Sobre ele ensinava Alberto dos Reis que «o parágrafo único contém uma regra da maior importância e ao mesmo tempo da maior delicadeza. Aceita o julgamento implícito, aplicando-o às questões que, dados os termos da causa, constituírem pressuposto ou consequência necessária do julgamento expresso. É a doutrina dos autores de maior categoria científica. Mas não pode deixar de reconhecer-se que o princípio é perigoso, pelo que a jurisprudência deve fazer dele uso prudente e moderado» (CPC Anotado, vol.
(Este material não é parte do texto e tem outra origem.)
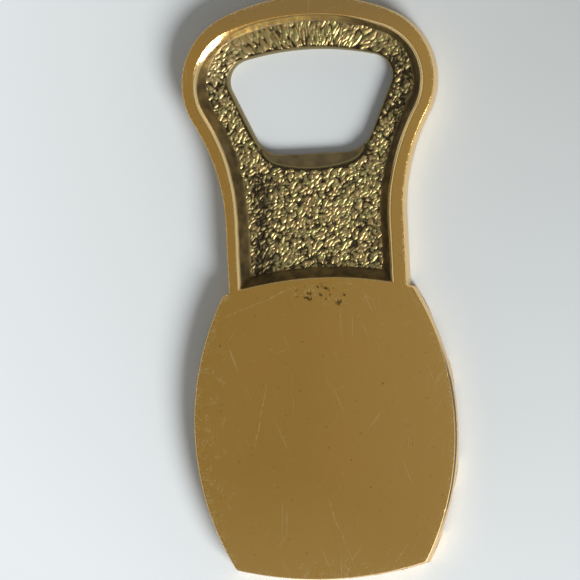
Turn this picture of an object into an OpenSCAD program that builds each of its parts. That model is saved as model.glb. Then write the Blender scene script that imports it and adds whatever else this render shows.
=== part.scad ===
// Cast brass barrel bottle opener, one rigid casting divided into named regions.
// It lies on its front: Z = 0 is the front face, the flat back faces up. +Y points to the head.

/* [Overall] */
// Thickness of the casting, from the front face to the flat back
thickness = 5.5; // [4.5:0.1:7]
// Distance from the middle of the length to the top of the head
head_top = 56.5; // [56:0.5:60]

/* [Head outline] */
// Radius of the rounded shoulders of the head
shoulder_r = 14.4; // [13:0.2:15]
// Half of the distance between the shoulder centres
shoulder_x = 10.4; // [9:0.2:12]
// Height of the shoulder centres above the middle of the length
shoulder_y = 39.9; // [38:0.1:41]
// Width of the straight part of the neck
neck_w = 35; // [32:0.5:35]
// Radius of the hollow flank between head and neck
flank_r = 38.8; // [30:0.2:45]

/* [Pocket] */
// Width of the raised rim at the shoulders and the flanks
rim_w = 3; // [2:0.1:3.6]
// Width of the raised rim at the crown of the head
crown_rim_w = 3.7; // [3.2:0.1:4.2]
// Thickness of the recessed floor
floor_t = 2.5; // [2:0.1:3.5]

/* [Cap opening] */
// Greatest width of the opening
opening_w = 31.6; // [28:0.2:33]
// Height of the opening on the centre line
opening_h = 20.2; // [19:0.2:21]
// Height of the top of the opening above the middle of the length
opening_top = 46.2; // [45.4:0.1:47]
// Radius of the arched top edge of the opening
opening_crown_r = 52; // [45:1:70]
// Radius of the upper corners of the opening
upper_corner_r = 4.2; // [3:0.1:5]
// Radius of the lower corners of the opening
lower_corner_r = 4.8; // [3:0.1:5]
// Slope of the sides of the opening, from vertical
side_slope = 24.5; // [20:0.5:27]

/* [Cap lip] */
// Depth of the sloped lip, from the edge of the opening down the neck
lip_depth = 2.6; // [2:0.1:4]
// Thickness of the lip at its edge
lip_edge_t = 1.7; // [1.2:0.1:2]

/* [Barrel] */
// Length of the barrel on the centre line
barrel_h = 58.4; // [56:0.2:60]
// Greatest width of the barrel
barrel_w = 51.2; // [50:0.2:53]
// Radius of the bulging sides of the barrel
bilge_r = 54.6; // [54:0.2:60]
// Radius of the curved ends of the barrel
end_r = 70; // [60:1:90]

/* [Front relief] */
// Height of the hoops above the staves
hoop_t = 0.9; // [0.5:0.1:1.2]
// Width of each hoop
hoop_w = 5; // [3:0.2:6]
// Depth of the grooves between the staves
groove_depth = 0.5; // [0.3:0.1:0.8]
// Width of the grooves between the staves
groove_w = 0.8; // [0.5:0.1:1.2]
// Number of staves
stave_count = 7; // [5:2:9]

/* [Hidden] */
$fn = 96;
brass = "#9a7436";
dark_brass = "#5f4d2d";
wide = 200;

barrel_y = barrel_h / 2 - head_top;
barrel_top = barrel_y + barrel_h / 2;
neck_foot = barrel_top - 3;
barrel_corner_x = 18.2;
bilge_hoop_gap = 12.5;
overlap = 0.2;

opening_bottom = opening_top - opening_h;
lip_y = opening_bottom - lip_depth;
lip_w = 18;

// Radius of an arc that ends at height `top` on the centre line and touches, from outside,
// a circle of radius r at [x, y] and its mirror image.
function crown_radius(top, x, y, r) = ((top - y) ^ 2 + x ^ 2 - r ^ 2) / (2 * (top - y - r));

// Height of the centre of a hollow flank that touches a shoulder circle and a straight neck.
function flank_height(half_neck, fr, x, y, r) = y - sqrt((r + fr) ^ 2 - (half_neck + fr - x) ^ 2);

function unit(v) = v / norm(v);

// Height at which one arc gives way to the next, rounded so that neighbouring bands share it exactly.
function seam(v) = round(100 * v) / 100;

// Keeps the part of its children between two heights.
module band(y0, y1) {
  intersection() {
    children();
    translate([-wide / 2, y0])
      square([wide, y1 - y0]);
  }
}

// A circle on each side of the centre line.
module circle_pair(centre, r) {
  for (side = [-1, 1])
    translate([side * centre.x, centre.y])
      circle(r);
}

// Strip of half width half_w between two heights.
module strip(half_w, y0, y1) {
  translate([-half_w, y0])
    square([2 * half_w, y1 - y0]);
}

// Head and neck outline: crown arc, shoulder arcs, hollow flanks and a straight neck.
module head_outline(top, r, half_neck, fr) {
  x = shoulder_x;
  y = shoulder_y;
  crown_r = crown_radius(top, x, y, r);
  crown_c = [0, top - crown_r];
  flank_c = [half_neck + fr, flank_height(half_neck, fr, x, y, r)];
  flank_dir = unit(flank_c - [x, y]);
  crown_y = seam(crown_c.y + crown_r * unit([x, y] - crown_c).y);
  flank_y = seam(y + r * flank_dir.y);
  neck_y = seam(flank_c.y);

  band(crown_y, top + 1)
    translate(crown_c)
      circle(crown_r);
  band(flank_y, crown_y)
    circle_pair([x, y], r);
  strip(x, flank_y - overlap, crown_y + overlap);
  difference() {
    strip(x + r * flank_dir.x, neck_y, flank_y);
    circle_pair(flank_c, fr);
  }
  strip(half_neck, neck_foot, neck_y + overlap);
}

module head_2d() {
  head_outline(head_top, shoulder_r, neck_w / 2, flank_r);
}

module pocket_2d() {
  head_outline(head_top - crown_rim_w, shoulder_r - rim_w, neck_w / 2 - rim_w, flank_r + rim_w);
}

// Barrel outline: two bulging sides cut off by two curved ends.
module barrel_2d() {
  intersection_for(side = [-1, 1]) {
    intersection() {
      translate([side * (bilge_r - barrel_w / 2), barrel_y])
        circle(bilge_r);
      translate([0, barrel_y + side * (barrel_h / 2 - end_r)])
        circle(end_r);
    }
  }
}

// Cap opening: arched top, four round corners and sloping sides.
module opening_2d() {
  normal = [cos(side_slope), -sin(side_slope)];
  crown_c = [0, opening_top - opening_crown_r];
  upper_x = opening_w / 2 - upper_corner_r;
  upper_reach = opening_crown_r - upper_corner_r;
  upper_c = [upper_x, crown_c.y + sqrt(upper_reach ^ 2 - upper_x ^ 2)];
  side_top = upper_c + upper_corner_r * normal;
  lower_y = opening_bottom + lower_corner_r;
  lower_x = side_top.x - (lower_corner_r + normal.y * (lower_y - side_top.y)) / normal.x;
  side_end = [lower_x, lower_y] + lower_corner_r * normal;
  crown_y = seam(crown_c.y + opening_crown_r * unit(upper_c - crown_c).y);
  upper_y = seam(side_top.y);
  end_y = seam(side_end.y);

  band(crown_y, opening_top + 1)
    translate(crown_c)
      circle(opening_crown_r);
  band(upper_y, crown_y)
    circle_pair(upper_c, upper_corner_r);
  strip(upper_x - overlap, upper_y - overlap, crown_y + overlap);
  polygon([
    [side_top.x, upper_y],
    [side_end.x, end_y],
    [-side_end.x, end_y],
    [-side_top.x, upper_y]
  ]);
  band(opening_bottom, end_y)
    circle_pair([lower_x, lower_y], lower_corner_r);
  strip(lower_x, opening_bottom, end_y + overlap);
}

module lip_2d() {
  difference() {
    strip(lip_w / 2, lip_y, opening_bottom + lower_corner_r);
    opening_2d();
  }
}

// Floor of the pocket without the opening and the lip.
module floor_2d() {
  difference() {
    pocket_2d();
    opening_2d();
    barrel_2d();
    lip_2d();
  }
}

// Curved strip across the barrel, parallel to its end: side is 1 for the upper end, -1 for the lower.
module hoop_2d(side, inset) {
  intersection() {
    barrel_2d();
    difference() {
      translate([0, barrel_y + side * (barrel_h / 2 - end_r - inset)])
        circle(end_r);
      translate([0, barrel_y + side * (barrel_h / 2 - end_r - inset - hoop_w)])
        circle(end_r);
    }
  }
}

module hoops_2d() {
  for (side = [-1, 1]) {
    hoop_2d(side, 0);
    hoop_2d(side, bilge_hoop_gap);
  }
}

// Pair of grooves between staves, at a fraction of the half width of the barrel.
module stave_grooves_2d(fraction) {
  bulge = fraction * (barrel_w / 2 - barrel_corner_x);
  groove_r = ((barrel_h / 2) ^ 2 + bulge ^ 2) / (2 * bulge);
  for (side = [-1, 1])
    translate([side * (fraction * barrel_w / 2 - groove_r), barrel_y])
      difference() {
        circle(groove_r + groove_w / 2);
        circle(groove_r - groove_w / 2);
      }
}

module grooves_2d() {
  difference() {
    intersection() {
      for (i = [1:2:stave_count - 2])
        stave_grooves_2d(i / stave_count);
      barrel_2d();
    }
    hoops_2d();
  }
}

// Raised wall round the head and down both sides of the neck.
module head_rim() {
  color(brass)
    linear_extrude(thickness)
      difference() {
        head_2d();
        pocket_2d();
        barrel_2d();
      }
}

// Recessed floor round the opening.
module head_web() {
  color(dark_brass)
    linear_extrude(floor_t)
      band(lip_y, head_top)
        floor_2d();
}

// Recessed floor in the neck, between the lip and the barrel.
module neck_panel() {
  color(dark_brass)
    linear_extrude(floor_t)
      band(neck_foot, lip_y)
        floor_2d();
}

// Sloped lip that hooks under the edge of the cap.
module cap_lip() {
  color(dark_brass)
    intersection() {
      linear_extrude(floor_t)
        lip_2d();
      rotate([90, 0, 90])
        translate([lip_y, 0, -lip_w / 2])
          linear_extrude(lip_w)
            polygon([
              [0, 0],
              [lip_depth + lower_corner_r, 0],
              [lip_depth + lower_corner_r, lip_edge_t],
              [lip_depth, lip_edge_t],
              [0, floor_t]
            ]);
    }
}

// Handle with its flat back, and staves on the front.
module barrel_body() {
  color(brass)
    translate([0, 0, hoop_t])
      difference() {
        linear_extrude(thickness - hoop_t)
          barrel_2d();
        translate([0, 0, -1])
          linear_extrude(groove_depth + 1)
            grooves_2d();
      }
}

module hoop(side, inset) {
  color(brass)
    linear_extrude(hoop_t)
      hoop_2d(side, inset);
}

module upper_chime_hoop() {
  hoop(1, 0);
}

module upper_bilge_hoop() {
  hoop(1, bilge_hoop_gap);
}

module lower_bilge_hoop() {
  hoop(-1, bilge_hoop_gap);
}

module lower_chime_hoop() {
  hoop(-1, 0);
}

head_rim();
head_web();
neck_panel();
cap_lip();
barrel_body();
upper_chime_hoop();
upper_bilge_hoop();
lower_bilge_hoop();
lower_chime_hoop();
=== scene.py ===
"""Cast brass barrel bottle opener, lying on its front with the flat back up. Lengths are in metres."""

import math

import bpy
from mathutils import Matrix, Vector, noise


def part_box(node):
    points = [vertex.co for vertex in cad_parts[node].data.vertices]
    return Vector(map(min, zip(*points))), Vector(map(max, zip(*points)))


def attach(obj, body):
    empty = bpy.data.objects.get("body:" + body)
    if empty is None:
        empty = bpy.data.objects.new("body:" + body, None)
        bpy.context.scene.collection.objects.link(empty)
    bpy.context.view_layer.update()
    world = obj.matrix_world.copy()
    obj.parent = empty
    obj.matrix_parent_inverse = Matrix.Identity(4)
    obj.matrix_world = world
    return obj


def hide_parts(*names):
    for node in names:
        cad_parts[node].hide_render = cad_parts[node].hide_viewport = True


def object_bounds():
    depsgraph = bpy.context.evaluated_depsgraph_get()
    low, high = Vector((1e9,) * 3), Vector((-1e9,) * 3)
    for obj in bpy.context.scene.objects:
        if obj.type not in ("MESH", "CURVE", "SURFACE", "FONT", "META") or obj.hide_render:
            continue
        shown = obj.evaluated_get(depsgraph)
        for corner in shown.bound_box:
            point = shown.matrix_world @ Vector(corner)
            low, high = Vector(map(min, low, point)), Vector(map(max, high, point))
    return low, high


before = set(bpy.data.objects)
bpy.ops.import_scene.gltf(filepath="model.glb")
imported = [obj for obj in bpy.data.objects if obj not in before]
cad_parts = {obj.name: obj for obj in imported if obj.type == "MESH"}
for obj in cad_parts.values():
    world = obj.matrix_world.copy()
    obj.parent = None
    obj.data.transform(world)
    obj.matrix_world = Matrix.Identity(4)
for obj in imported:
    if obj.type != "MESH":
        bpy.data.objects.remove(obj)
cad_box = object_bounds()
MM = 0.001
noise.seed_set(3)  # fixes what noise_vector gives

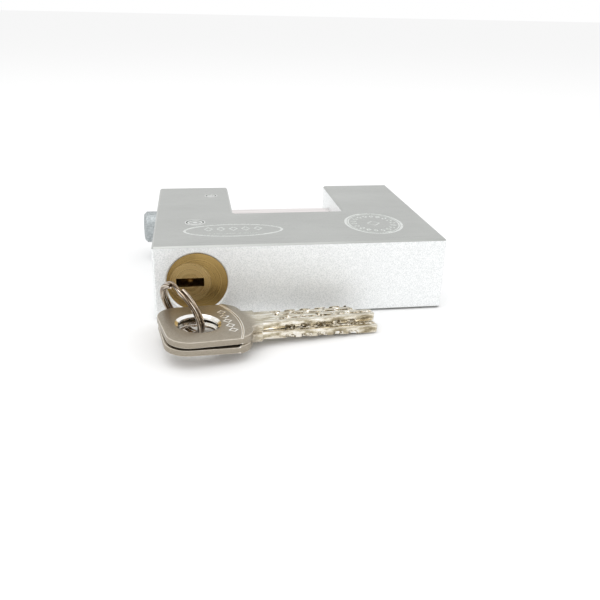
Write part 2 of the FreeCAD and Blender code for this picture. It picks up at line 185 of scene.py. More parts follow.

V, pág. 59).

A Reforma de 1961 suprimiu esse parágrafo único, com a seguinte justificação: «o problema da extensão (objectiva) do caso julgado aos motivos da decisão não está ainda suficientemente amadurecido na doutrina nem na jurisprudência, em termos de permitir ao legislador o enunciado claro duma posição. Por isso, à semelhança do que se fez no artigo 96, julga-se que a atitude mais prudente é a de não tocar no problema e deixar à doutrina o seu estudo mais aprofundado e à Jurisprudência a sua solução, caso por caso, mediante os conhecidos de integração da lei» (BMJ 123, pág.120).

Entende Rodrigues Bastos «ser de concluir que embora as premissas da decisão não adquiram, em regra, força de caso julgado, deve reconhecer-se-lhes essa natureza, quer quando a parte decisória a elas se referir de modo expresso, quer quando constituírem antecedente lógico, necessário e imprescindível, da decisão final» (Notas ao Código de Processo Civil, vol. III, pág. 230).

Para Teixeira de Sousa, reconhecer que a decisão está abrangida pelo caso julgado não significa que ela valha, com esse valor, por si mesma e independente dos respectivos fundamentos. Não é a decisão, enquanto conclusão do silogismo judiciário, que adquire o valor de caso julgado, mas o próprio silogismo considerado no seu todo: o caso julgado incide sobre a decisão como conclusão de certos fundamentos e atinge esses fundamentos enquanto pressupostos daquela decisão (Estudos Sobre o Novo Processo, pág. 578).

Deve, por isso, acolher-se a teoria ecléctica ou mista sobre os limites objectivos do caso julgado (cf., por ex., Ac STJ de 12/7/2011 (proc. n.º 129/07), Ac STJ de 26/3/2015 (proc. n.º 1847/08), disponíveis em www dgsi.pt).

Sendo assim, afirmado como antecedente lógico da decisão da Relação que a Ré H… não incumpriu definitivamente o contrato, não pode agora, sob pena de violação do caso julgado, trazer-se à colação actuação da Ré (promitente compradora) coberta pelo acórdão da Relação para daí extrair e projectar aqui uma situação de incumprimento (definitivo) que já fora rejeitado. Ao fim e ao cabo é isso que a Autora, de certa forma, acaba por fazer. Sirva de ilustração, por exemplo, a alegação da Apelante no sentido de que a recusa da Ré em outorgar a escritura (cf. alínea T)) significa uma inequívoca manifestação de vontade de não cumprir [...], o que foi refutado pelo acórdão.»